Much work in audio source separation has been inspired by the ability of human listeners to maintain separate auditory neural and perceptual representations of competing speech in ‘cocktail party’ listening scenarios [13]. A common engineering approach is to decompose a mixed audio signal, comprising two or more competing speech signals, into a spectrogram in order to assign each time-frequency element to the respective sources [47]. Hence, this form of source separation may be interpreted as a classification problem.

A benchmark for this approach is known as the ‘ideal binary mask’ and represents a performance ceiling on the approach by providing a fully-informed separation based on the spectrograms for each of the component source signals. Using the source spectrograms, each time-frequency element of the mixture spectrogram may be attributed to the source with the largest magnitude in the respective source spectrogram. This ideal binary mask may then be used to establish reference separation performance. In a recent approach to binary-mask based separation, the ideal binary mask was used to train a deep neural network (DNN) to directly estimate binary masks for new mixtures [7]. However, this approach was limited to a single context of two known speakers and a sample rate of only 4 kHz. Therefore, it is not yet known whether the approach is capable of generalizing to less well controlled scenarios featuring unknown voices and unknown background sounds. In particular, it is not known whether such a DNN architecture is capable of generalizing to the more demanding task of extracting unknown vocal sounds from within unknown music [810].
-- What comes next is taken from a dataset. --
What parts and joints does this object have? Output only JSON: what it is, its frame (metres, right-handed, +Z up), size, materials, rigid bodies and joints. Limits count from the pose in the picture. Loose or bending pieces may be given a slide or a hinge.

In this paper, we employed a diverse collection of real-world musical multi-track data produced and labelled (on a song-by-song basis) by music producers. We used 63 typical ‘pop’ songs in total, each featuring vocals of various kinds. For each multi-track song/mix, comprising a set of component ‘stems’ (vocals, bass, guitars, drums, etc.), we pooled audio labeled as ‘vocal’ separately to all other audio (i.e., the accompanying instruments). We then obtained arbitrary mixtures for each song, simulating the process of mixing to produce ‘mixes’ for each song. Using the first 50 songs as training data, we trained a convolutional DNN to predict the ideal binary masks for separating the respective vocal and non-vocal signals for each song. For reference, we also trained an equivalent linear method (convolutional non-negative matrix factorization - NMF) of similar scale. We then tested the respective models on mixes of new songs featuring different musical arrangements, different singing and different production. From both models we obtained probabilistic estimates of the ideal binary mask and analyzed the resulting separation quality using objective source separation quality metrics. These results demonstrate that a convolutional DNN approach is capable of generalizing voice separation, learned in a musical context, to new musical contexts. We also illustrate the capability of the probabilistic convolutional approach [7] to be optimized for different priorities of separation quality according to the statistical interpretation employed. In particular, we highlight the differences in performance for the two respective architectures in the context of the trade-off between artefacts and separation.

2 Method

We consider a typical simulated ensemble musical performance scenario featuring a variety of musical contexts and a variety of vocal performances. In each context, which we refer to as ‘a song’, there are a multitude of musical accompaniment signals and at least one (often more) vocal signals. The various signals are mixed together (arbitrarily) and the resulting mixture is refered to as ‘a mix’. The engineering problem is to automatically separate all vocal signals from the concurrent accompaniment signals. We used 63 fully produced songs, taken from the MedleyDB database [11]. The average duration of the songs was 3.7 min (standard deviation (STD): ±2.7 min). The average number of accompanying sources (stems) was 7.2 (STD: ±6.6 sources) and the average number of vocal sources was 1.8 (STD: ±0.8 sources).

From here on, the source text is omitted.